* **SUPPLIED MATERIAL**:
--

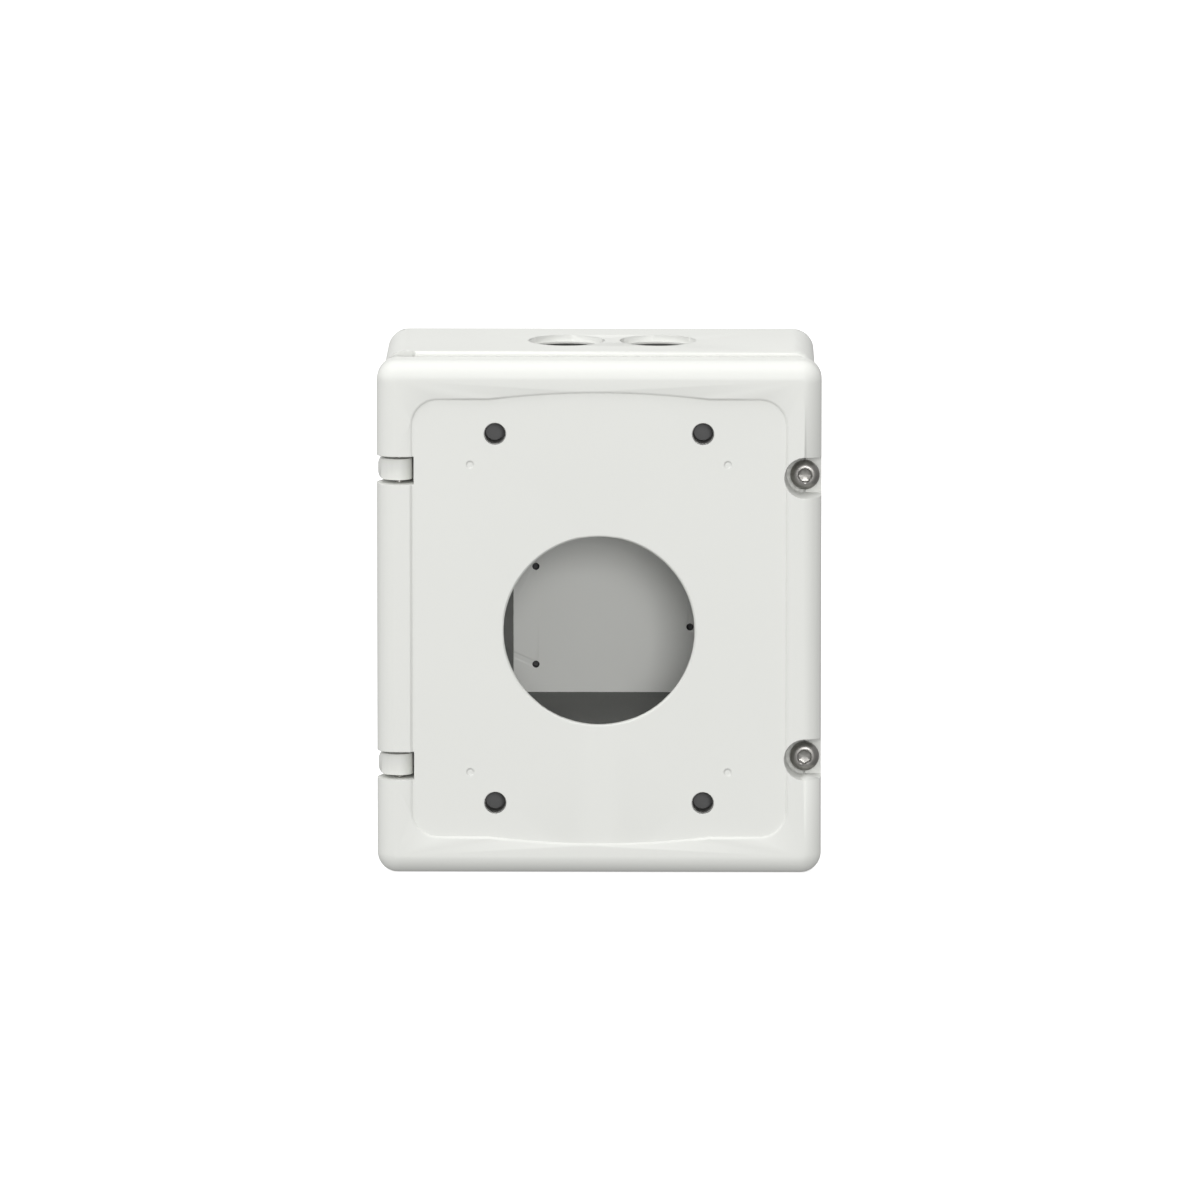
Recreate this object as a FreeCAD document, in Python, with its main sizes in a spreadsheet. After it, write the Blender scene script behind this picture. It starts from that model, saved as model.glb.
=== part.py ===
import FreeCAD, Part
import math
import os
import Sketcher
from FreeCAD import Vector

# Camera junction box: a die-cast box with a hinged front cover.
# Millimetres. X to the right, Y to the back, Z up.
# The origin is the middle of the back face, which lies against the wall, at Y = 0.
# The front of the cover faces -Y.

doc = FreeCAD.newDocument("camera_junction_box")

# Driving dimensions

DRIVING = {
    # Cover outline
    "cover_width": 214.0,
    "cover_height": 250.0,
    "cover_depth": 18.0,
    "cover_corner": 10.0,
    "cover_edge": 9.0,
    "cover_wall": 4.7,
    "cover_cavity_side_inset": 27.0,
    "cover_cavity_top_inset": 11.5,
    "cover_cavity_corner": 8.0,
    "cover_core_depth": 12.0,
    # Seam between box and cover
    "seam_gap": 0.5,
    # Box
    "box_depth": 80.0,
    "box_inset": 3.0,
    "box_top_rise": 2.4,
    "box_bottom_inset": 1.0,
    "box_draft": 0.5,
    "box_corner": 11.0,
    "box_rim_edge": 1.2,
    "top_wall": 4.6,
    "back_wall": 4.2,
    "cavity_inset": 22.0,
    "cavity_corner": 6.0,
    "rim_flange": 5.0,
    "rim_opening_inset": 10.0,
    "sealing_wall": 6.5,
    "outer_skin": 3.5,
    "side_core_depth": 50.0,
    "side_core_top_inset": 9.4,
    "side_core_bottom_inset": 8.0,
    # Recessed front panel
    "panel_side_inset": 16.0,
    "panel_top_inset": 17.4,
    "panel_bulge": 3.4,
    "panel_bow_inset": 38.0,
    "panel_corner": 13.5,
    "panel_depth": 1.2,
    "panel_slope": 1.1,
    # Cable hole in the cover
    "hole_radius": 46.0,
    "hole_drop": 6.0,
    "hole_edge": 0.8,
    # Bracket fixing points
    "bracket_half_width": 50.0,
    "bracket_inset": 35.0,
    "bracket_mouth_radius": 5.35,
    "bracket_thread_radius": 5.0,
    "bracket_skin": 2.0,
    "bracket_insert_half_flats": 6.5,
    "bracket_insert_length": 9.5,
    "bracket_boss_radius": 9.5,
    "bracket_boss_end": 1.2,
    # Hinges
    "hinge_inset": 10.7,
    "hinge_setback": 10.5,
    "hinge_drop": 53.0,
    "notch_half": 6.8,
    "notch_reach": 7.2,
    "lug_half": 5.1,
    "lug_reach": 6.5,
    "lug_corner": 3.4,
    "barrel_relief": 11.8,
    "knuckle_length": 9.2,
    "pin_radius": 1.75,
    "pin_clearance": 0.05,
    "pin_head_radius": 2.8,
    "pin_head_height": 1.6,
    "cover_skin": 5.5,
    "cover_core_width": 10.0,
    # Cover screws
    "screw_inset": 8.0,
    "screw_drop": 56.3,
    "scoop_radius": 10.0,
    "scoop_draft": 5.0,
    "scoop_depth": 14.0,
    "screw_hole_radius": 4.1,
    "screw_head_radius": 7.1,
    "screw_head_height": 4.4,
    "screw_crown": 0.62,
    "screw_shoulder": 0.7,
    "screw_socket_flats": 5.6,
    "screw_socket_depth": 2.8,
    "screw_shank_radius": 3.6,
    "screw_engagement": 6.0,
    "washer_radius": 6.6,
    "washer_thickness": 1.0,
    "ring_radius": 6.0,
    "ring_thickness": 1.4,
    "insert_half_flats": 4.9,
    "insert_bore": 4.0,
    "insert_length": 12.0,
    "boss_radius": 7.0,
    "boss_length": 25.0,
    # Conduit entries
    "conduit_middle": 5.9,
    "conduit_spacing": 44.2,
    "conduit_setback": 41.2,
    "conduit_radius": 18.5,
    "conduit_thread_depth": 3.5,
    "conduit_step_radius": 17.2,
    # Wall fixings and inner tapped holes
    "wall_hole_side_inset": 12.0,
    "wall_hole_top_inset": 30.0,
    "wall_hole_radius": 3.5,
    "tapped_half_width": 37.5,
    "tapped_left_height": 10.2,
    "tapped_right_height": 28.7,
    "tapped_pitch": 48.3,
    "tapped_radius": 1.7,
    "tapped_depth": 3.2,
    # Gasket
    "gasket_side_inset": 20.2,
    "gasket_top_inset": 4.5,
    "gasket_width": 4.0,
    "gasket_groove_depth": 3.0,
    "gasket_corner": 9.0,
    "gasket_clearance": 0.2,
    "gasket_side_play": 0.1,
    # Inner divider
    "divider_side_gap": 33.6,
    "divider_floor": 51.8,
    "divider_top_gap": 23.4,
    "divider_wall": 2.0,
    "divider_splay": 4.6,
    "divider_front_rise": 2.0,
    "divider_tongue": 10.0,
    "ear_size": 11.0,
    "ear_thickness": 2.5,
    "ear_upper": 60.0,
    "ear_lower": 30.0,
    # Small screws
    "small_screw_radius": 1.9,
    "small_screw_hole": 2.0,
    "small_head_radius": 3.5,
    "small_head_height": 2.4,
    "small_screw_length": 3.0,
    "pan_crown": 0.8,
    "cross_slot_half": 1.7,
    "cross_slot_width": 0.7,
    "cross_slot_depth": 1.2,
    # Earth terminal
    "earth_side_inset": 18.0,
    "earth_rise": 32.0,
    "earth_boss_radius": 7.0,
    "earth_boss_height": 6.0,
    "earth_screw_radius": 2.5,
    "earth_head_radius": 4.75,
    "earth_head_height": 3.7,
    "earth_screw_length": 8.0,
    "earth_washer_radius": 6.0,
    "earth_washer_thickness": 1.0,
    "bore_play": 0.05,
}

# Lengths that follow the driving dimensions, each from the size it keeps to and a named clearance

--

* **THE PROBLEM**: Quote exactly the lines running from the start of the listing above through the line where "from FreeCAD import Vector" is found, and output no other lines.

* **THE COMPLETED TASK**:
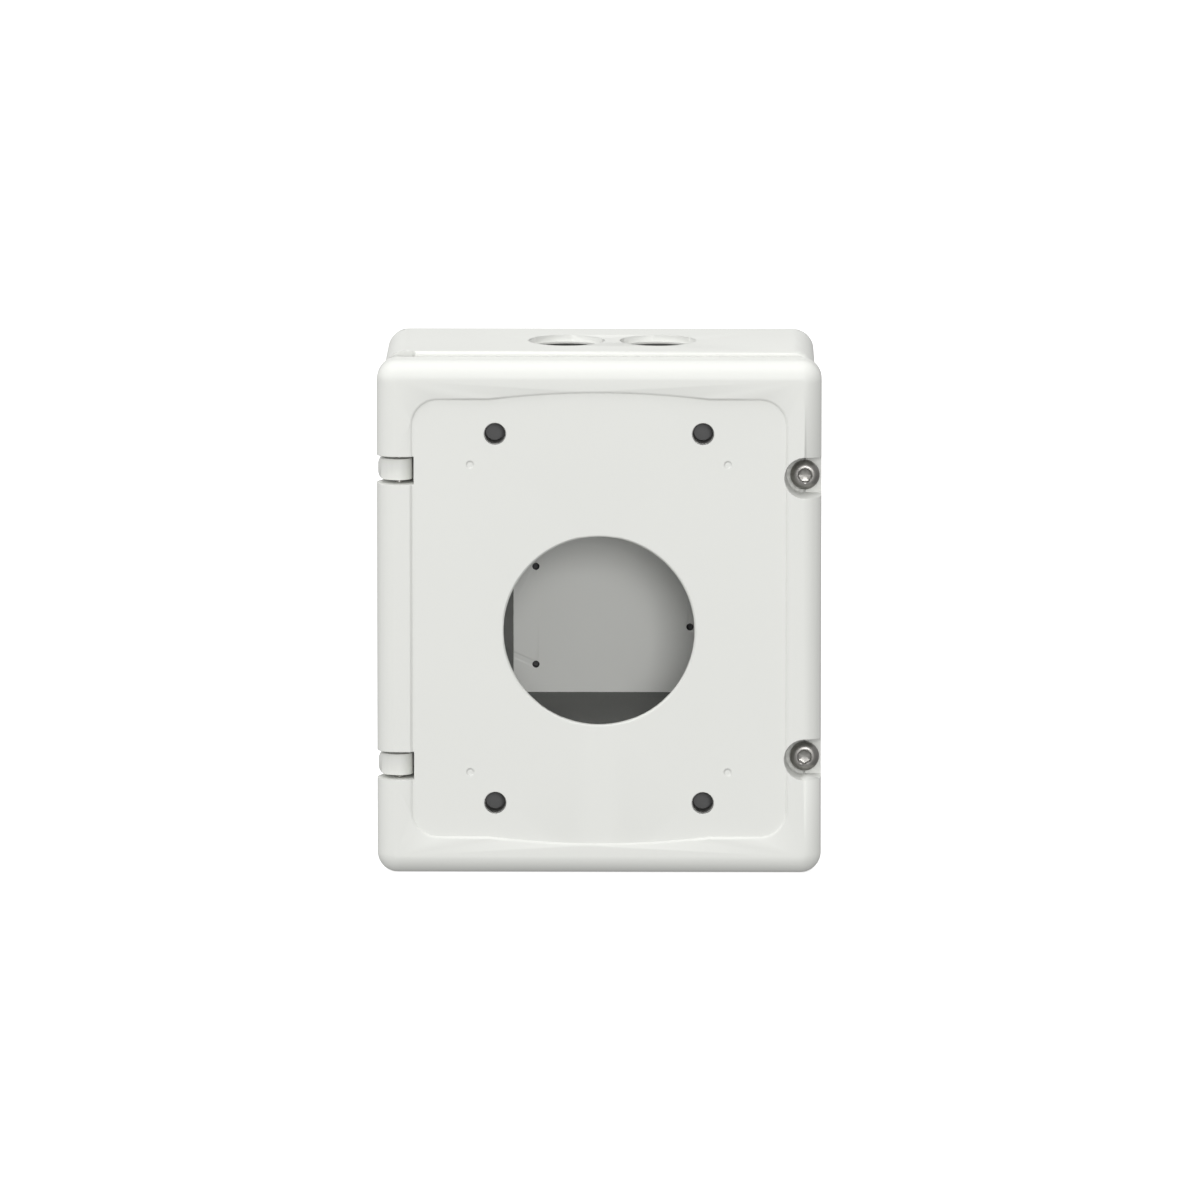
Recreate this object as a FreeCAD document, in Python, with its main sizes in a spreadsheet. After it, write the Blender scene script behind this picture. It starts from that model, saved as model.glb.
=== part.py ===
import FreeCAD, Part
import math
import os
import Sketcher
from FreeCAD import Vector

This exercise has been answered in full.